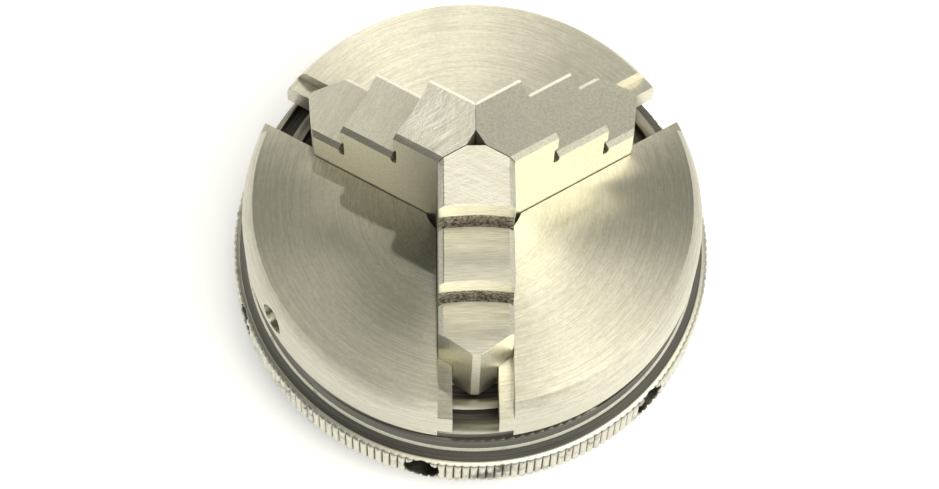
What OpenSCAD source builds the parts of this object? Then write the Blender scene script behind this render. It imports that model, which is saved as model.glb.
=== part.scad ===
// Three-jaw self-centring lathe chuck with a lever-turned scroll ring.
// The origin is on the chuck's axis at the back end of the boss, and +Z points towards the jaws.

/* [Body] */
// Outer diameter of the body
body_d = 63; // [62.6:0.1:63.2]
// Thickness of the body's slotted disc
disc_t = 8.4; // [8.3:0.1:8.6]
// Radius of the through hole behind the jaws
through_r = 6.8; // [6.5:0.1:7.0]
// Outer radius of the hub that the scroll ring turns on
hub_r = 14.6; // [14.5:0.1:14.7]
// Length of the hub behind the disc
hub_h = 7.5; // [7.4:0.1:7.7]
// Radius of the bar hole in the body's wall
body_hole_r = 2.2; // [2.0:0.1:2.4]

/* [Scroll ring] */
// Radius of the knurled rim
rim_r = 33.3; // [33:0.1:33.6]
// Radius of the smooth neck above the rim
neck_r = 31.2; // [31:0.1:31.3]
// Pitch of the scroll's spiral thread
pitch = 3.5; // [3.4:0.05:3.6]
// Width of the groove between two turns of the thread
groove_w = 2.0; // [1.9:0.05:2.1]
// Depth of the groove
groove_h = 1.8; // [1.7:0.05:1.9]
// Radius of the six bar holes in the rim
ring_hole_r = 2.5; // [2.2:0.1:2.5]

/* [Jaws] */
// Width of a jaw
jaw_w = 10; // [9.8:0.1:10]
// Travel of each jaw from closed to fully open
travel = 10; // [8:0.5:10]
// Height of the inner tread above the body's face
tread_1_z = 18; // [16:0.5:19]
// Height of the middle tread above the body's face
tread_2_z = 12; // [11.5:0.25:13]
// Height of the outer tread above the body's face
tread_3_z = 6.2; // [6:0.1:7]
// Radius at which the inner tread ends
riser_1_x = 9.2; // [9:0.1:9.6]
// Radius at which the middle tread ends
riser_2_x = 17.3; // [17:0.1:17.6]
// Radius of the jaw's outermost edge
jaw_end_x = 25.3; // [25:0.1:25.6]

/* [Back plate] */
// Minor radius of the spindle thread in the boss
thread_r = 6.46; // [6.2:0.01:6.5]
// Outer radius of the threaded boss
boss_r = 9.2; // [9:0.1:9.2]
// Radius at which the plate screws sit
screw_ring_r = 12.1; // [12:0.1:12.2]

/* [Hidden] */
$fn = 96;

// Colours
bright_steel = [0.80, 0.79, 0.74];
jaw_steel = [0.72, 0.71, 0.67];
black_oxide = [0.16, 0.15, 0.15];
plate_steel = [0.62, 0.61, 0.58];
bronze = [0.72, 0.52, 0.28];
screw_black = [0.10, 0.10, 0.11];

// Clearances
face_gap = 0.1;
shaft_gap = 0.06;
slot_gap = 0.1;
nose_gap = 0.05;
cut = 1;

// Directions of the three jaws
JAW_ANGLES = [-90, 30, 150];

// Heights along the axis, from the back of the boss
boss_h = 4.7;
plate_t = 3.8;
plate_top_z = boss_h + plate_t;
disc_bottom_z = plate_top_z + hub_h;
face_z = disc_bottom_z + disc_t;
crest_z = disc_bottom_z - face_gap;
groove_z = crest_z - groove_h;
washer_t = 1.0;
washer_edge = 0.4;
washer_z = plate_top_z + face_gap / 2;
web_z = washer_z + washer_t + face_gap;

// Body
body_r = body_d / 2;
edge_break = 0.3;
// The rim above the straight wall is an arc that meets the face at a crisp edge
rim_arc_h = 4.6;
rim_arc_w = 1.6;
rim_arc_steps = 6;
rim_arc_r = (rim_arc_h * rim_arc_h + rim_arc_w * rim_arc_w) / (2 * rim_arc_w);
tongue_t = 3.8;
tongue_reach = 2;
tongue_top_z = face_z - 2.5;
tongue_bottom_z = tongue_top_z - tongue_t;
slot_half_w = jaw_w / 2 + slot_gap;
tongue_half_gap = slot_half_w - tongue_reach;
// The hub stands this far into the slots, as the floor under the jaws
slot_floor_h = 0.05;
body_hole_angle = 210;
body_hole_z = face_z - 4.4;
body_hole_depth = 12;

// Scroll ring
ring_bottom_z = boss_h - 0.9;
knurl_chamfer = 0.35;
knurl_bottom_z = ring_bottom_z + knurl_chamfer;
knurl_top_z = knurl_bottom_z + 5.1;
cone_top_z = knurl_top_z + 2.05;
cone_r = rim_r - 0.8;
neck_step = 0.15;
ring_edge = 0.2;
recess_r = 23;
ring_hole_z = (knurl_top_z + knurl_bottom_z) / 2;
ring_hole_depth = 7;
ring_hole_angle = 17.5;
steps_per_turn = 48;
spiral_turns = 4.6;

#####

§ SHORT EXERCISE:
Without changing a word, restate the whole listing.

§ RESULT:
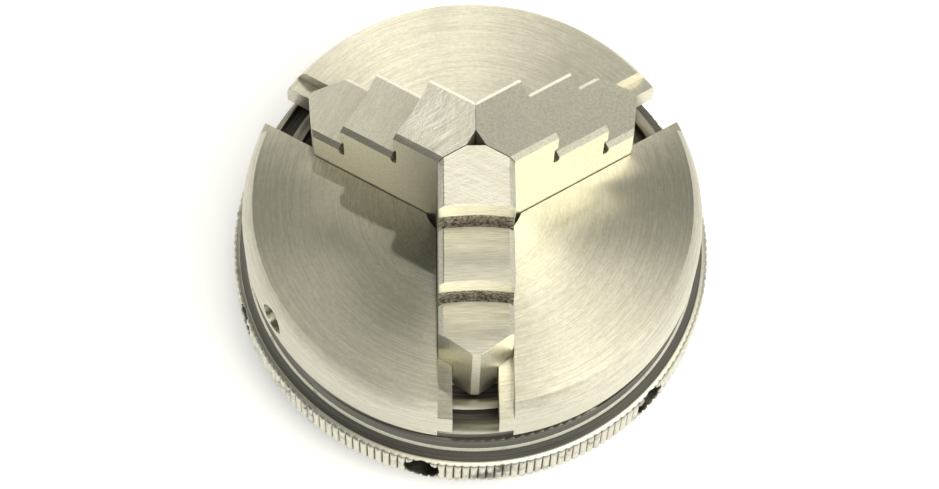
What OpenSCAD source builds the parts of this object? Then write the Blender scene script behind this render. It imports that model, which is saved as model.glb.
=== part.scad ===
// Three-jaw self-centring lathe chuck with a lever-turned scroll ring.
// The origin is on the chuck's axis at the back end of the boss, and +Z points towards the jaws.

/* [Body] */
// Outer diameter of the body
body_d = 63; // [62.6:0.1:63.2]
// Thickness of the body's slotted disc
disc_t = 8.4; // [8.3:0.1:8.6]
// Radius of the through hole behind the jaws
through_r = 6.8; // [6.5:0.1:7.0]
// Outer radius of the hub that the scroll ring turns on
hub_r = 14.6; // [14.5:0.1:14.7]
// Length of the hub behind the disc
hub_h = 7.5; // [7.4:0.1:7.7]
// Radius of the bar hole in the body's wall
body_hole_r = 2.2; // [2.0:0.1:2.4]

/* [Scroll ring] */
// Radius of the knurled rim
rim_r = 33.3; // [33:0.1:33.6]
// Radius of the smooth neck above the rim
neck_r = 31.2; // [31:0.1:31.3]
// Pitch of the scroll's spiral thread
pitch = 3.5; // [3.4:0.05:3.6]
// Width of the groove between two turns of the thread
groove_w = 2.0; // [1.9:0.05:2.1]
// Depth of the groove
groove_h = 1.8; // [1.7:0.05:1.9]
// Radius of the six bar holes in the rim
ring_hole_r = 2.5; // [2.2:0.1:2.5]

/* [Jaws] */
// Width of a jaw
jaw_w = 10; // [9.8:0.1:10]
// Travel of each jaw from closed to fully open
travel = 10; // [8:0.5:10]
// Height of the inner tread above the body's face
tread_1_z = 18; // [16:0.5:19]
// Height of the middle tread above the body's face
tread_2_z = 12; // [11.5:0.25:13]
// Height of the outer tread above the body's face
tread_3_z = 6.2; // [6:0.1:7]
// Radius at which the inner tread ends
riser_1_x = 9.2; // [9:0.1:9.6]
// Radius at which the middle tread ends
riser_2_x = 17.3; // [17:0.1:17.6]
// Radius of the jaw's outermost edge
jaw_end_x = 25.3; // [25:0.1:25.6]

/* [Back plate] */
// Minor radius of the spindle thread in the boss
thread_r = 6.46; // [6.2:0.01:6.5]
// Outer radius of the threaded boss
boss_r = 9.2; // [9:0.1:9.2]
// Radius at which the plate screws sit
screw_ring_r = 12.1; // [12:0.1:12.2]

/* [Hidden] */
$fn = 96;

// Colours
bright_steel = [0.80, 0.79, 0.74];
jaw_steel = [0.72, 0.71, 0.67];
black_oxide = [0.16, 0.15, 0.15];
plate_steel = [0.62, 0.61, 0.58];
bronze = [0.72, 0.52, 0.28];
screw_black = [0.10, 0.10, 0.11];

// Clearances
face_gap = 0.1;
shaft_gap = 0.06;
slot_gap = 0.1;
nose_gap = 0.05;
cut = 1;

// Directions of the three jaws
JAW_ANGLES = [-90, 30, 150];

// Heights along the axis, from the back of the boss
boss_h = 4.7;
plate_t = 3.8;
plate_top_z = boss_h + plate_t;
disc_bottom_z = plate_top_z + hub_h;
face_z = disc_bottom_z + disc_t;
crest_z = disc_bottom_z - face_gap;
groove_z = crest_z - groove_h;
washer_t = 1.0;
washer_edge = 0.4;
washer_z = plate_top_z + face_gap / 2;
web_z = washer_z + washer_t + face_gap;

// Body
body_r = body_d / 2;
edge_break = 0.3;
// The rim above the straight wall is an arc that meets the face at a crisp edge
rim_arc_h = 4.6;
rim_arc_w = 1.6;
rim_arc_steps = 6;
rim_arc_r = (rim_arc_h * rim_arc_h + rim_arc_w * rim_arc_w) / (2 * rim_arc_w);
tongue_t = 3.8;
tongue_reach = 2;
tongue_top_z = face_z - 2.5;
tongue_bottom_z = tongue_top_z - tongue_t;
slot_half_w = jaw_w / 2 + slot_gap;
tongue_half_gap = slot_half_w - tongue_reach;
// The hub stands this far into the slots, as the floor under the jaws
slot_floor_h = 0.05;
body_hole_angle = 210;
body_hole_z = face_z - 4.4;
body_hole_depth = 12;

// Scroll ring
ring_bottom_z = boss_h - 0.9;
knurl_chamfer = 0.35;
knurl_bottom_z = ring_bottom_z + knurl_chamfer;
knurl_top_z = knurl_bottom_z + 5.1;
cone_top_z = knurl_top_z + 2.05;
cone_r = rim_r - 0.8;
neck_step = 0.15;
ring_edge = 0.2;
recess_r = 23;
ring_hole_z = (knurl_top_z + knurl_bottom_z) / 2;
ring_hole_depth = 7;
ring_hole_angle = 17.5;
steps_per_turn = 48;
spiral_turns = 4.6;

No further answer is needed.